Afin que les recommandations du projet puissent être concrétisées rapidement dans la rédaction des futurs marchés d’enrobés, deux techniques d’abaissement de température, accessibles à toutes les entreprises, ont été choisies : procédé à la mousse de bitume et procédé d’additivation. Pour assurer la continuité avec le savoir-faire antérieur, une fabrication à température standard a également été retenue.
Chantier de démonstration au centre du projet
Si les études de laboratoire sont absolument nécessaires, elles n’assurent pas à elles-seules que toutes les questions posées par la mise en œuvre opérationnelle d’une technique innovante ont trouvé une réponse satisfaisante.
Il a donc semblé évident qu’il fallait concentrer les efforts sur la réalisation de chantiers expérimentaux, qui seraient à la fois des démonstrateurs prouvant la maîtrise de la technique et une source d’échantillons pour les différentes études de laboratoire.
Par ailleurs, la recherche de chantiers réels constituait un excellent moyen de convaincre des maîtres d’ouvrage de participer aux réflexions et à l’établissement des conclusions de la recherche.
Enfin, le choix de couches de roulement comme chantiers d’entretien a été guidé par le fait qu’ils représentent déjà et représenteront la majorité des chantiers d’enrobés dans les années à venir, en France en tout cas, où le réseau d’infrastructures est quasiment à maturité.
Chantier type
Un protocole spécifique a été établi pour la réalisation des chantiers du projet.
Étape 1
On applique sur les premiers 100 mètres un enrobé, E0, ne contenant pas d’AE et fabriqué suivant la technique de production testée pour le chantier en question. Les 300 autres mètres sont constitués d’enrobés E1 comportant 40 % ou 70 % d’un AE conventionnel, AE0, tel qu’on en trouve dans les centres de recyclage de matériaux.
Étape 2
Quelque temps après l’application, les 200 derniers mètres sont fraisés. Le fraisage est réalisé de façon ménagée pour produire un fraisât de granularité similaire à un 0/10. Environ 120 tonnes de fraisât sont ensuite vieillies de manière artificielle et accélérée afin que les propriétés du bitume transformé soient proches de celles du liant d’AE0.

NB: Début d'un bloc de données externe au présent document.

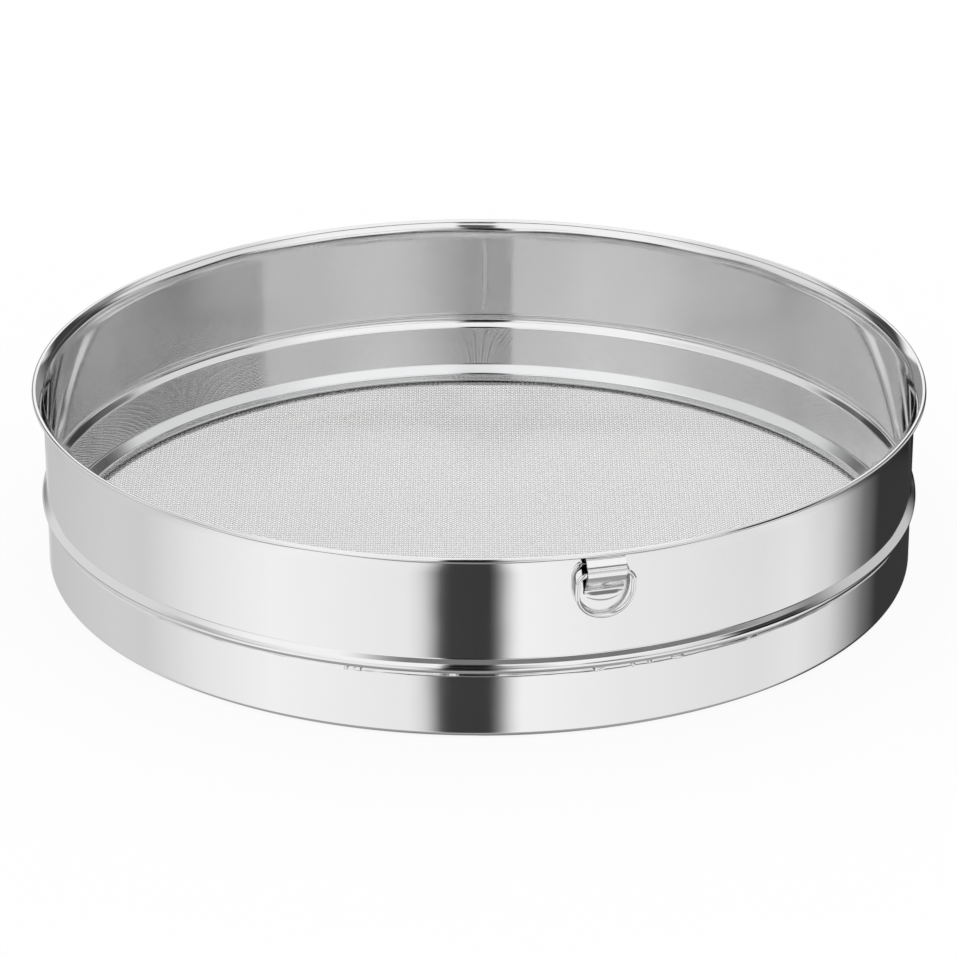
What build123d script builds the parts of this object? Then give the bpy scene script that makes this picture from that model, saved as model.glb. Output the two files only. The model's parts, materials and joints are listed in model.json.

L’AE artificiel, AE1, est alors utilisé, à raison de 40 ou 70 %, pour confectionner un enrobé E2 qui sert à reconstituer les 200 mètres préalablement fraisés du chantier.
Puis, les 100 derniers mètres du chantier sont fraisés. L’opération de vieillissement est réitérée. Un AE artificiel AE2 est produit, puis utilisé pour fabriquer un enrobé E3 contenant 40 ou 70 % d’AE2. Les 100 mètres de la couche de roulement manquants sont reconstruits.
Résultat
Au final, la planche expérimentale est composée de 4 sections de 100 mètres chacune reproduisant une étape de construction neuve, avec des constituants neufs, suivie de 3 étapes d’entretien avec recyclage des enrobés fraisés (figure 1).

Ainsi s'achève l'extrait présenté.